= Alloy 230 =

Nickel alloy

Alloy 230 is a nickel alloy, made up of mostly nickel and chromium, with smaller amounts of tungsten and molybdenum. This combination of metals results in a number of desirable properties including excellent strength, oxidation resistance at temperatures of up to 2100 F and nitriding-resistance.
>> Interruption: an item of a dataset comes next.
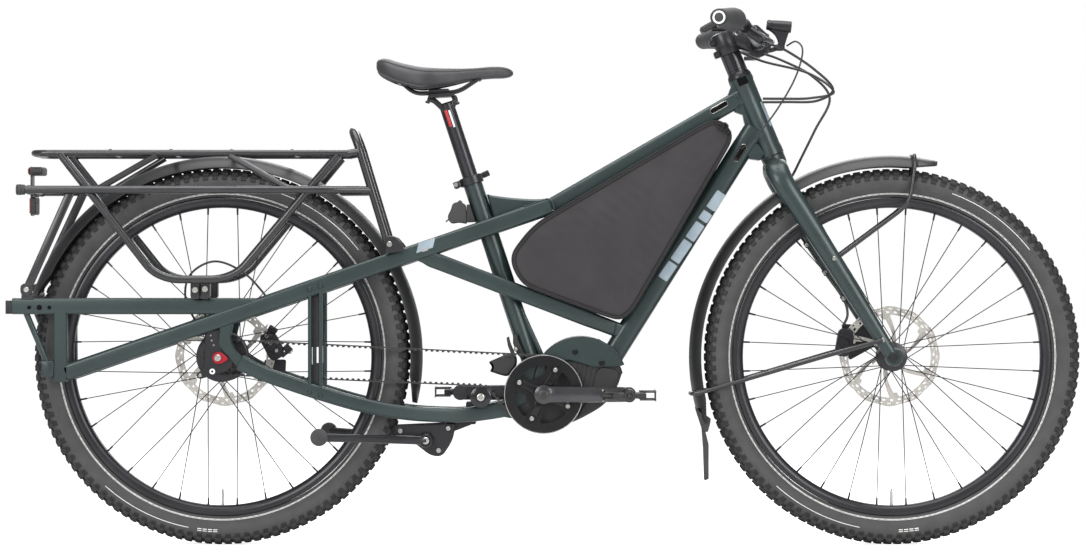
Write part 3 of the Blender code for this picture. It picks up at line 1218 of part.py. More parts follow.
# Kickstand
def make_kickstand():
    side_view = rounded([(-0.300, 0.2380), (-0.200, 0.2425), (-0.178, 0.2425), (-0.186, 0.205),
                         (-0.205, 0.176), (-0.228, 0.178),
                         (-0.262, 0.205), (-0.302, 0.218)], 0.006)
    post = [(-0.200, 0.238), (-0.150, 0.262), (-0.146, 0.2400), (-0.180, 0.226)]
    bore = rod("shaft bore", at(KICK_PIVOT, -0.09), at(KICK_PIVOT, 0.09), 0.0100 + RUNNING, sides=20)
    body = plate("housing", [side_view], -0.040, 0.040)
    arm = plate("mount arm", [post], -0.024, 0.024)
    head = plate("mount head", [[(-0.158, 0.285), (-0.138, 0.285), (-0.138, 0.240), (-0.158, 0.240)]], -0.022,
                 0.022)
    cuts = [bore,
            rod("tyre room", at(REAR_AXLE, -0.036), at(REAR_AXLE, 0.036), WHEEL_RADIUS + 0.004, sides=36)]
    part("kickstand_bracket", ALUMINIUM, [body, arm, head], cuts)
    shaft = rod("shaft", at(KICK_PIVOT, -0.066), at(KICK_PIVOT, 0.066), 0.0100, sides=20)
    pieces = [shaft]
    for side in (1, -1):
        path = [at(KICK_PIVOT, side * 0.058), at((-0.262, 0.2105), side * 0.072),
                at((-0.437, 0.2195), side * 0.181)]
        pieces.append(bar("leg", path, 0.0085, 0.01))
        foot_centre = Vector((-0.442, side * 0.186, 0.2200))
        pieces.append(rod("foot", foot_centre - Vector((0, side * 0.011, 0)),
                          foot_centre + Vector((0, side * 0.005, 0)), 0.0170, sides=20))
    part("kickstand", ALUMINIUM, pieces, pivot=at(KICK_PIVOT))


# Small covers
def make_covers():
    edge, foot = Vector(PORT_EDGE), Vector(PORT_FOOT)
    way = (foot - edge).normalized()
    out = Vector((way.y, -way.x))
    top_gap = Vector((0, SEAT))
    outline = [edge + out * SEAT + top_gap, foot - way * 0.004 + out * SEAT, foot - way * 0.004 + out * 0.006,
               (-0.190, 0.684), (-0.170, 0.687), (PORT_HINGE[0] + 0.001, PORT_EDGE[1] + SEAT)]
    flap = plate("port flap", [rounded(outline, [0, 0.002, 0.002, 0.002, 0.002, 0])], -PORT_HALF, PORT_HALF)
    barrel = rod("port hinge", at(PORT_HINGE, -0.015), at(PORT_HINGE, 0.015), 0.0042, sides=12)
    part("charge_port_cover", SOFT_RUBBER, [flap, barrel], pivot=at(PORT_HINGE))
    guard = rounded([(-0.113, 0.379), (-0.062, 0.4050), (-0.0530, 0.376), (-0.057, 0.353), (-0.082, 0.336),
                     (-0.110, 0.356)], 0.008)
    hood = plate("belt guide", [guard], -0.043, -0.030)
    arm = plate("guide arm", [[(-0.078, 0.398), (-0.062, 0.3920), (-0.0470, 0.425), (-0.060, 0.430)]], -0.036,
                0.010)
    cuts = [seat_tube_rod(SEAT),
            rod("ring room", at(CRANK_AXLE, -0.07), at(CRANK_AXLE, 0.07), SHELL_RADIUS + 0.0125, sides=24)]
    part("belt_guide", PLASTIC, [hood, arm], cuts)


# Cables
def cable(name, points, radius, look=None, steps=2):
    curve = path_curve(name, smooth_path(points, steps), radius, 2)
    made = linked(name, curve, PARTS)
    made.data.materials.append(look or SOFT_RUBBER)
    return made


def make_cables():
    def lever_end(side):
        a, b = bar_half(side)[1:3]
        return a.lerp(b, 0.50) + Vector((0.0530, -side * 0.0375, -0.0315))

    left, right = lever_end(1), lever_end(-1)
    cable("front_hose",
          [left, (0.478, 0.118, 0.975), (0.540, 0.105, 0.942), (0.576, 0.095, 0.895), (0.545, 0.084, 0.830),
                         (0.508, 0.081, 0.755), (0.490, 0.081, 0.700), (0.495, 0.076, 0.640),
                         (0.526, 0.064, 0.560),
                         (0.575, 0.050, 0.470), (0.5990, 0.044, 0.4345)],
          HOSE_RADIUS)
    cable("rear_hose",
          [right, (0.478, -0.118, 0.975), (0.545, -0.100, 0.938), (0.586, -0.070, 0.900),
           (0.545, -0.045, 0.884),
                        (0.480, -0.022, 0.8830), (0.4344, -0.014, 0.8830)], HOSE_RADIUS)
    cable("control_cable",
          [(0.382, 0.142, 0.9990), (0.440, 0.110, 0.972), (0.530, 0.060, 0.945), (0.578, 0.010, 0.905),
           (0.530, -0.018, 0.8910),
                            (0.475, -0.012, 0.8900), (0.4354, -0.004, 0.8905)], HOSE_RADIUS)
    cable("light_cable",
          [(0.483, -0.004, 0.9960), (0.500, -0.018, 1.0040), (0.512, -0.036, 0.990), (0.508, -0.046, 0.960),
           (0.490, -0.052, 0.915),
                          (0.455, -0.052, 0.858), (0.420, -0.046, 0.815), (0.3900, -0.0275, 0.788)], 0.0018)
    rail_face, dropout_face = RAIL_Y - RAIL_WIDTH / 2 - SEAT, REAR_HUB_HALF + RUNNING - SEAT
    cable("hub_cable", [(-0.545, -rail_face, 0.4836), (-0.545, -0.0610, 0.4836), (-0.548, -0.0540, 0.4880),
                        (-0.596, -0.0480, 0.5400), (-0.655, -0.0500, 0.5650), (-0.704, -0.0520, 0.5400),
                        (-0.714, -0.0540, 0.4900),
                        (-0.685, -0.0570, 0.4350), (-0.652, -0.0620, 0.4150), (-0.648, -0.0680, 0.4110),
                        (-0.648, -dropout_face, 0.4110)], 0.0022)


def main():
    make_front_frame()
    make_rear_frame()
    make_bag_and_battery()
    make_motor()
    make_wheels()
    make_drive()
    make_fork()
    make_calipers()
    make_cockpit()
    make_fenders()
    make_saddle()
    make_seat_clamp()
    make_rack()
    make_kickstand()
    make_covers()
    make_cables()
    join_and_cut()


main()
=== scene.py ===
# %% [markdown]
# # A long-tail electric bicycle
#
# The bicycle carries its load on a long rear frame. A motor sits where the cranks turn, a toothed
# belt drives the rear wheel, and a bag in the frame's triangle holds the battery.
#
# The measured model is loaded first as a fixed frame. It has the true sizes and the joints, and every
# surface made below lies on it. World axes: +X forward, +Y to the rider's left, +Z up, the floor at
# z = 0, all in metres. The drive side faces the camera at -Y.

import bpy
import numpy as np
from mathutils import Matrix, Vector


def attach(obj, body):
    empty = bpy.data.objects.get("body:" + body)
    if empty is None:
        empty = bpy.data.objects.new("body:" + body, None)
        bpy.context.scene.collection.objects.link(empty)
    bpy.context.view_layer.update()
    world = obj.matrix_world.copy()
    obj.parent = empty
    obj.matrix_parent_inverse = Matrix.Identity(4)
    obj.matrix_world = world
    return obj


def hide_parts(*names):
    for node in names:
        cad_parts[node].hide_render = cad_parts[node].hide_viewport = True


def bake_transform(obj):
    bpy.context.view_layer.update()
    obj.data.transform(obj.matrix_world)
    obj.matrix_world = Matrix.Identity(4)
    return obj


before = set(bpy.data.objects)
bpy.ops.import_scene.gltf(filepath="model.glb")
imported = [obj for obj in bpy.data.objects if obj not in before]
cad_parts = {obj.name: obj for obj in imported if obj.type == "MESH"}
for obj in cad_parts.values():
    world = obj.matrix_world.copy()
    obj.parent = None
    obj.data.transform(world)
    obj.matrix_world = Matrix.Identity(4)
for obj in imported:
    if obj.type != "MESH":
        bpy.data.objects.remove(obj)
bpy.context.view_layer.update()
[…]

Alloy 230 is one of the most nitriding-resistant alloys available.

== Composition ==

| % | Nickel (Ni) | Chromium (Cr) | Tungsten (W) | Molybdenum (Mo) | Cobalt (Co) | Aluminium (Al) | Lanthanum (La) | Manganese (Mn) | Carbon (C) | Silicon (Si) |
|---|---|---|---|---|---|---|---|---|---|---|
| Min | 47 | 20 | 13 | 1 | - | 0.2 | 0.005 | 0.3 | 0.05 | 0.25 |
| Max | 65 | 24 | 15 | 3 | 5 | 0.5 | 0.005 | 1 | 0.15 | 0.75 |

== Properties ==
Alloy 230 is also identified by the UNS number UNSN06230. It displays excellent strength at high temperatures, which is why it is often used in high temperature applications such as combustion linings on turbine engines, burner flame shrouds and furnace retorts. It also displays oxidation resistance at temperatures of up to 2100 F, which again makes it ideal for high temperature applications. Its exceptional nitriding-resistance also makes it the preferred choice for nitriding furnace internal parts, as it remains unaffected by the treatment. It is also easily weldable and can be formed by hot or cold-working.